[CAD and scene scripts]

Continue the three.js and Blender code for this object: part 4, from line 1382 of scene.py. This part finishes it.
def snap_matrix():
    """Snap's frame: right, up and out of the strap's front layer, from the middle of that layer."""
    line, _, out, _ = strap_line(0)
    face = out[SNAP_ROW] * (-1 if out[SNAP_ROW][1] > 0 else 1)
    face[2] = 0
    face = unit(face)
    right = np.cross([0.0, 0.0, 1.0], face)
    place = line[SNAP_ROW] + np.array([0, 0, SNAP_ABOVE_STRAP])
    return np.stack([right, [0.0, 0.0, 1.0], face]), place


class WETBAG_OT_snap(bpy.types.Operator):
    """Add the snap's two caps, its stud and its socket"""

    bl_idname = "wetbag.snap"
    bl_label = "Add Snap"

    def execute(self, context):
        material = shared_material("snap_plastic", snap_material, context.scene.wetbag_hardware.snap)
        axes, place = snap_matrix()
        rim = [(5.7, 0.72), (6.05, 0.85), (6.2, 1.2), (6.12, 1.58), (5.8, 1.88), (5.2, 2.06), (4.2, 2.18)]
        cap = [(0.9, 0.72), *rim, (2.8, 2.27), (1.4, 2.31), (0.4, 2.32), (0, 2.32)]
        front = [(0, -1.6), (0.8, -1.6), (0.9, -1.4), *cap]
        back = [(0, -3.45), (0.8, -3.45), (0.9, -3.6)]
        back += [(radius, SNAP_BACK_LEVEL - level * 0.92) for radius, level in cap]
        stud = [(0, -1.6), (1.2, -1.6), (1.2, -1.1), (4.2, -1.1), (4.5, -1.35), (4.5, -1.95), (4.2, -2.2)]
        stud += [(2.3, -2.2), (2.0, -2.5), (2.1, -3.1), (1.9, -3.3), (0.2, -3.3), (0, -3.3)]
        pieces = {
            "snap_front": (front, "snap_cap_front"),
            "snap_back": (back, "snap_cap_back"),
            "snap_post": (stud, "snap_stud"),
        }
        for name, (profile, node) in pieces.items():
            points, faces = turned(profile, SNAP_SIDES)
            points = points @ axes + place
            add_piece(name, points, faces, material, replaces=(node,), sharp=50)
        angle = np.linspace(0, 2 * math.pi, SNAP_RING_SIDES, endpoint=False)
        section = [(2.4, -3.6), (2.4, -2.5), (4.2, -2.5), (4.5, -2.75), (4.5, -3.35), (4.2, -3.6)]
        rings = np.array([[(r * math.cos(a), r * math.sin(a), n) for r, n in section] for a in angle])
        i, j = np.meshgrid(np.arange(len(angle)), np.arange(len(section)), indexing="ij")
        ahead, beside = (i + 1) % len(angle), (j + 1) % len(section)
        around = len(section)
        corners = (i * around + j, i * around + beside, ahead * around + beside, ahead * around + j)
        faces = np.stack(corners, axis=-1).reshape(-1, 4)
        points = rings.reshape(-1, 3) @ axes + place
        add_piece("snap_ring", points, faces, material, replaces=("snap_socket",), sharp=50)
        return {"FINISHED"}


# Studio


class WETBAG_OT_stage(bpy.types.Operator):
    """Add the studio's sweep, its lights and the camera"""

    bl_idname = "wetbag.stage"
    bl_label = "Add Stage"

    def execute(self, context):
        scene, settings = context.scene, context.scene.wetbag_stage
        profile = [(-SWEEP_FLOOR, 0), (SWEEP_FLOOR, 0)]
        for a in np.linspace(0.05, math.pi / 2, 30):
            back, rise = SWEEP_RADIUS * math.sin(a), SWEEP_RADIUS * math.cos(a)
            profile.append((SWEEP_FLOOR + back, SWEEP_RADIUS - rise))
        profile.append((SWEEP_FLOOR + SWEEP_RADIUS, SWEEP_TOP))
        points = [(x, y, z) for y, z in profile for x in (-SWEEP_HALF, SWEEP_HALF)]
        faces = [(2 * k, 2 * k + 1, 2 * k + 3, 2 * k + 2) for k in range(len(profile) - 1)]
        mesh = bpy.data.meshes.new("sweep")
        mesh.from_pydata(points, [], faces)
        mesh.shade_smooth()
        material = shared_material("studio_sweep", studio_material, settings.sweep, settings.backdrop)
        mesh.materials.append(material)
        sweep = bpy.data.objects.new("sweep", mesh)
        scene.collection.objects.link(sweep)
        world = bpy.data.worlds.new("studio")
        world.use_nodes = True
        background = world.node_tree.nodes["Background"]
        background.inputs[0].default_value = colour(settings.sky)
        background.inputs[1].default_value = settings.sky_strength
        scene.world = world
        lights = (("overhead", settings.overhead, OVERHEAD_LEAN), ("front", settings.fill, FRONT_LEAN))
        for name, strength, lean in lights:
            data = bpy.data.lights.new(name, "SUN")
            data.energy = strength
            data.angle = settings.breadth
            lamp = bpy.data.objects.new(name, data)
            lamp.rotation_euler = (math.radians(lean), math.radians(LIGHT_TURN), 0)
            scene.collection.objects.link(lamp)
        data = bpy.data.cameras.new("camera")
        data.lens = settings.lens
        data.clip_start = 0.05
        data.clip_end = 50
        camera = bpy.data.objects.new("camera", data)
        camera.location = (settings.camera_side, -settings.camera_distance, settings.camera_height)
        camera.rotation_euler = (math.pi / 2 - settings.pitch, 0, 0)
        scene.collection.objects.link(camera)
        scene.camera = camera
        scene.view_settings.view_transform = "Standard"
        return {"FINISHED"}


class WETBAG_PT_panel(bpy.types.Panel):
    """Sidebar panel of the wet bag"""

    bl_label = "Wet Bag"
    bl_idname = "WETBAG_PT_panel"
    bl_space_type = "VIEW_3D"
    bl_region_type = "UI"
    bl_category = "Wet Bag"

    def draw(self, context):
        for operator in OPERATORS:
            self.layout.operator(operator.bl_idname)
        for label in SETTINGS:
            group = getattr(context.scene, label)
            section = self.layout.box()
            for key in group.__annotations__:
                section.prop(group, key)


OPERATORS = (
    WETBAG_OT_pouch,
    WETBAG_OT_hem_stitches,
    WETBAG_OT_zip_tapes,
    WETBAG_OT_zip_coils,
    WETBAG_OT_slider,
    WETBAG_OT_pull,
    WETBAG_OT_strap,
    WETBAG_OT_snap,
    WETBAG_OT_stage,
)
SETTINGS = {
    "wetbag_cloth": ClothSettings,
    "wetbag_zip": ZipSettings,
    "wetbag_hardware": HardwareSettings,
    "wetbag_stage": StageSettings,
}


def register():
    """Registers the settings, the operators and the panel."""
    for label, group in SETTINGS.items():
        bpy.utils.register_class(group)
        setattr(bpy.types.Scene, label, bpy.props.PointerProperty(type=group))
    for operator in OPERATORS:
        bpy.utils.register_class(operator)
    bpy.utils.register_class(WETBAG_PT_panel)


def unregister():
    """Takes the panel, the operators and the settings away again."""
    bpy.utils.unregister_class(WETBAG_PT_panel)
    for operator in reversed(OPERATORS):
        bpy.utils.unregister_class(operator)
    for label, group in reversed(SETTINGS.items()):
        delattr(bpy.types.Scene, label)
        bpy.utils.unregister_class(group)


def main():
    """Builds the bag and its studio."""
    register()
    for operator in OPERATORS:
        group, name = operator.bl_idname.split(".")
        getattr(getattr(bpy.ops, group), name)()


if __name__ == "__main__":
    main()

* * *

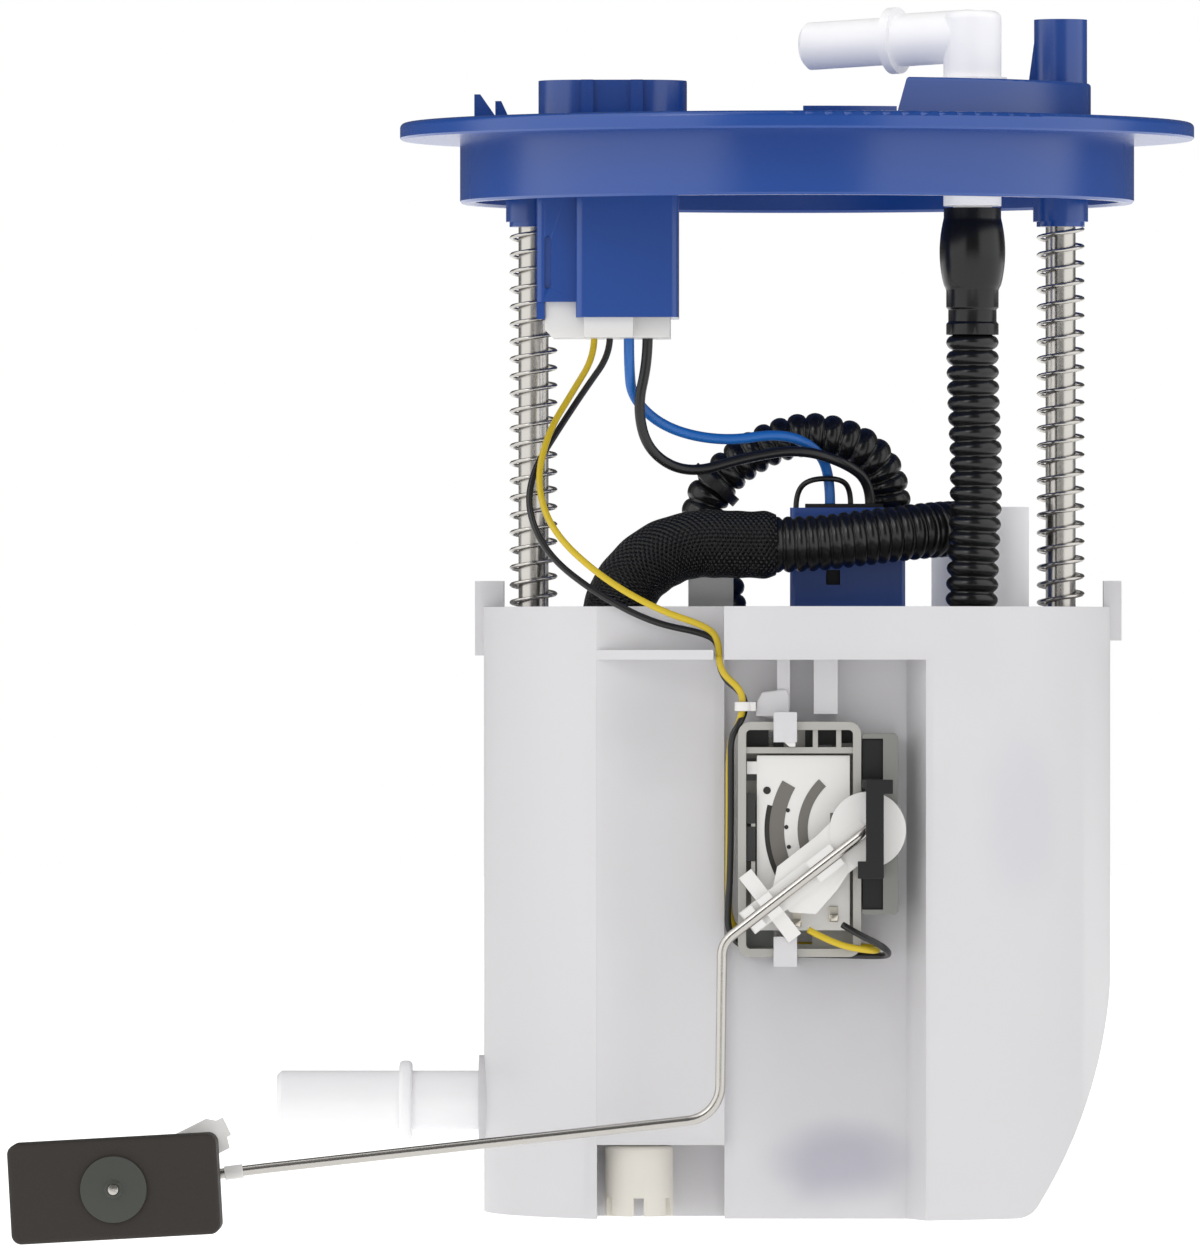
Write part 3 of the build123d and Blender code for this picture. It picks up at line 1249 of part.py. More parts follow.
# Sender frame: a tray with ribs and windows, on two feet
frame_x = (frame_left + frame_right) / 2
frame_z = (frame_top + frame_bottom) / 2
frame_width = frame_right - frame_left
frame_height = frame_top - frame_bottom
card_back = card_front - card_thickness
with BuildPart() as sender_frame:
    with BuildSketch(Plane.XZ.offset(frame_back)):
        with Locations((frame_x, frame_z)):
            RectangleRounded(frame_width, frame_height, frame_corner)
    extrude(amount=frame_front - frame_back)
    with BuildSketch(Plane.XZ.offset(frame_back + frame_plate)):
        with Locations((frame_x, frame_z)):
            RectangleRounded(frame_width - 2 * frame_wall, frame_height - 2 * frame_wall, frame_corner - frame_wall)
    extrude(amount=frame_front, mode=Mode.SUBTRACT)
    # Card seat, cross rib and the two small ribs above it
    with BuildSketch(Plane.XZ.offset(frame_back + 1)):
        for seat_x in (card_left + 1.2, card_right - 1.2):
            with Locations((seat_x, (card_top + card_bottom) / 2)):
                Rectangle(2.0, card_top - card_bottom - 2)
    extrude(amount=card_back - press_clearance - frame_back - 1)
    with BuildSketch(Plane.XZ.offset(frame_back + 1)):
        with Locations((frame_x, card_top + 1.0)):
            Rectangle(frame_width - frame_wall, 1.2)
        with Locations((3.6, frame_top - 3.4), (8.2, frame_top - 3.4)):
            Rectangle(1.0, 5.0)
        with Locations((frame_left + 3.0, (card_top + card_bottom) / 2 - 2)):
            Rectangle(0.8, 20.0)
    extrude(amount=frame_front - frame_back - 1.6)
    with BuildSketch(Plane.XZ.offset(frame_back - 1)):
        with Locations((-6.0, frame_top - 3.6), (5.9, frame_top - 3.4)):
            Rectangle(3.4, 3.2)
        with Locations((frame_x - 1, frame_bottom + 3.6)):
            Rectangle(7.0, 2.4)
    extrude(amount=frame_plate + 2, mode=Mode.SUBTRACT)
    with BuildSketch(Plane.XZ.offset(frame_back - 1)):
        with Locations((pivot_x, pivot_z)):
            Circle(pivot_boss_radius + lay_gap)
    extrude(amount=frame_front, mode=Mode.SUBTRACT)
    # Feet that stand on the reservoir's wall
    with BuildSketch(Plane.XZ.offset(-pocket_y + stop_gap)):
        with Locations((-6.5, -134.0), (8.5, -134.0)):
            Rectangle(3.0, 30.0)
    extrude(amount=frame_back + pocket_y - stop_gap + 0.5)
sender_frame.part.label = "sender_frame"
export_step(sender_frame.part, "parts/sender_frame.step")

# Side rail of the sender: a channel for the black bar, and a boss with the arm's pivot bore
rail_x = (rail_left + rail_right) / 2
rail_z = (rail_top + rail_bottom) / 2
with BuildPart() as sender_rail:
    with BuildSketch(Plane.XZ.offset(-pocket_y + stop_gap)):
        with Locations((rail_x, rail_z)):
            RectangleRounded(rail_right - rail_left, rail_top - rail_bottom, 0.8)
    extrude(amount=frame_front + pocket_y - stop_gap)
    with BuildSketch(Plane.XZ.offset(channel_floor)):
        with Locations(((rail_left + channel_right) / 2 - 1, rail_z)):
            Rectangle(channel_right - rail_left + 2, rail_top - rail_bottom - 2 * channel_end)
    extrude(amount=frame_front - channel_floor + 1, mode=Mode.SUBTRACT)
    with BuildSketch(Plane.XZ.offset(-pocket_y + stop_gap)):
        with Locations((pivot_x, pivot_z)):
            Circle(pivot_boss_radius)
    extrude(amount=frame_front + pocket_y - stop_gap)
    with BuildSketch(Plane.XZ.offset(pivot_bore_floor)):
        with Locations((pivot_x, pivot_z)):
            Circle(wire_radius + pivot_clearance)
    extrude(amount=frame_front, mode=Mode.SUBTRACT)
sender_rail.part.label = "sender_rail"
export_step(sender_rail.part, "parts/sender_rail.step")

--

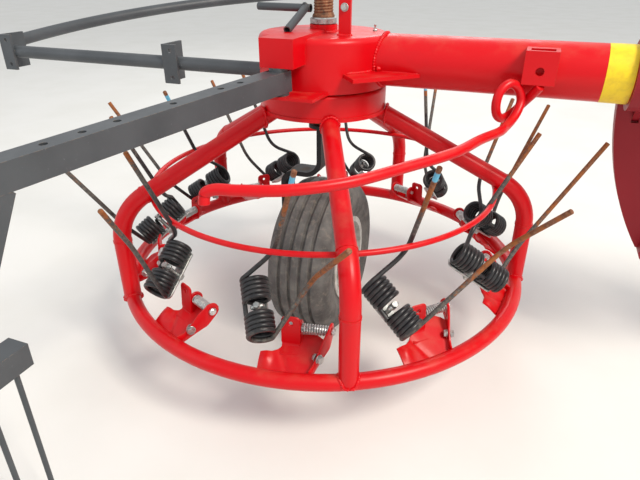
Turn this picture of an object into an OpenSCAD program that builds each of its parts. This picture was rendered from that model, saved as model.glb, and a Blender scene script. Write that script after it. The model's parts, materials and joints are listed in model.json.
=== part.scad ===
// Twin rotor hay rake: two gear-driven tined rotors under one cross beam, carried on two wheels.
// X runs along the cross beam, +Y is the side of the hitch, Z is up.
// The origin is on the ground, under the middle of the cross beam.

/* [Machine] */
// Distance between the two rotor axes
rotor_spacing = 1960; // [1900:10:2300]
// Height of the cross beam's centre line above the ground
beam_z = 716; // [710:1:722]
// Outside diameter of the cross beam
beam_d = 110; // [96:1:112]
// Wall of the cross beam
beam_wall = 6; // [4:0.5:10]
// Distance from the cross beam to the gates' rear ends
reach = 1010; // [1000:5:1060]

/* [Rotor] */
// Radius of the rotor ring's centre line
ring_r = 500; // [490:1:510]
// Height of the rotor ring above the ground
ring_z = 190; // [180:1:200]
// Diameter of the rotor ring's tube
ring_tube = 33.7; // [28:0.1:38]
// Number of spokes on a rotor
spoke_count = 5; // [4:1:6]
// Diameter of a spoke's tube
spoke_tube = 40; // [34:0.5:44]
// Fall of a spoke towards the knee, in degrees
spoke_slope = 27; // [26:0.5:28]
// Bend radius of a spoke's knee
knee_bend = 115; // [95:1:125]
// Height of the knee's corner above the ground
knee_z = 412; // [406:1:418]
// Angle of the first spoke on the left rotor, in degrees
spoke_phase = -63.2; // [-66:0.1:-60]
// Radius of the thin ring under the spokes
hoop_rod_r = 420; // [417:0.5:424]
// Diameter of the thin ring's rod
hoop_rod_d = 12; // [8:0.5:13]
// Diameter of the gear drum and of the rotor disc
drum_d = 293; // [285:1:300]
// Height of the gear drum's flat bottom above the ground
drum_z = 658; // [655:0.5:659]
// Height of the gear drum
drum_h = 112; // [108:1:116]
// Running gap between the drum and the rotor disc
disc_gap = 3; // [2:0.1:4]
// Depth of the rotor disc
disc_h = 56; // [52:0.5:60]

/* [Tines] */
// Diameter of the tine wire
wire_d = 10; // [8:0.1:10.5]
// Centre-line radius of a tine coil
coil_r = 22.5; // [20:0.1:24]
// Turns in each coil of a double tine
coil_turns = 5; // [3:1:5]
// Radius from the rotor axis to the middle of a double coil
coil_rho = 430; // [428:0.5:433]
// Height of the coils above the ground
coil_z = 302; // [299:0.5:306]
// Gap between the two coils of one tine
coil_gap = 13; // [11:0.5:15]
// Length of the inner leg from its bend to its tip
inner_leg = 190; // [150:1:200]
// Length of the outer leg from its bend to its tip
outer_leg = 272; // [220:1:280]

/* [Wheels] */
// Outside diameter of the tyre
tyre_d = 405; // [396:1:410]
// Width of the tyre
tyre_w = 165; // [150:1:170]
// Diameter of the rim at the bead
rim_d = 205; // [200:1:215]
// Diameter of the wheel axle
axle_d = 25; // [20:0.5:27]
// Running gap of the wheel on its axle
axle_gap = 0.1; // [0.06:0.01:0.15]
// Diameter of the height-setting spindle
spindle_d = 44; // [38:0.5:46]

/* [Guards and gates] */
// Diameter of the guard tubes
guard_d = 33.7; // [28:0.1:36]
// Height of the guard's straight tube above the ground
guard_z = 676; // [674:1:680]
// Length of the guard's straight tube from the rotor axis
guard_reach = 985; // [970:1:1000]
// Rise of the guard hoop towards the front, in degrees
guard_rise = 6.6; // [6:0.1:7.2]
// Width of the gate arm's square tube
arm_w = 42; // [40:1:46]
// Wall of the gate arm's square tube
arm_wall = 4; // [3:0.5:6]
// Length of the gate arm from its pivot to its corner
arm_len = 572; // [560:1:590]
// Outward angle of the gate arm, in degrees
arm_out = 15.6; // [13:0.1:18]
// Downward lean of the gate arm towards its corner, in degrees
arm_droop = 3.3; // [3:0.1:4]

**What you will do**
Repeat the entries above verbatim, but only from the line that has "Turn this picture" down to the line that has "reach = 1010; // [1000:5:1060]", inclusive.

**Expected answer**
Turn this picture of an object into an OpenSCAD program that builds each of its parts. This picture was rendered from that model, saved as model.glb, and a Blender scene script. Write that script after it. The model's parts, materials and joints are listed in model.json.
=== part.scad ===
// Twin rotor hay rake: two gear-driven tined rotors under one cross beam, carried on two wheels.
// X runs along the cross beam, +Y is the side of the hitch, Z is up.
// The origin is on the ground, under the middle of the cross beam.

/* [Machine] */
// Distance between the two rotor axes
rotor_spacing = 1960; // [1900:10:2300]
// Height of the cross beam's centre line above the ground
beam_z = 716; // [710:1:722]
// Outside diameter of the cross beam
beam_d = 110; // [96:1:112]
// Wall of the cross beam
beam_wall = 6; // [4:0.5:10]
// Distance from the cross beam to the gates' rear ends
reach = 1010; // [1000:5:1060]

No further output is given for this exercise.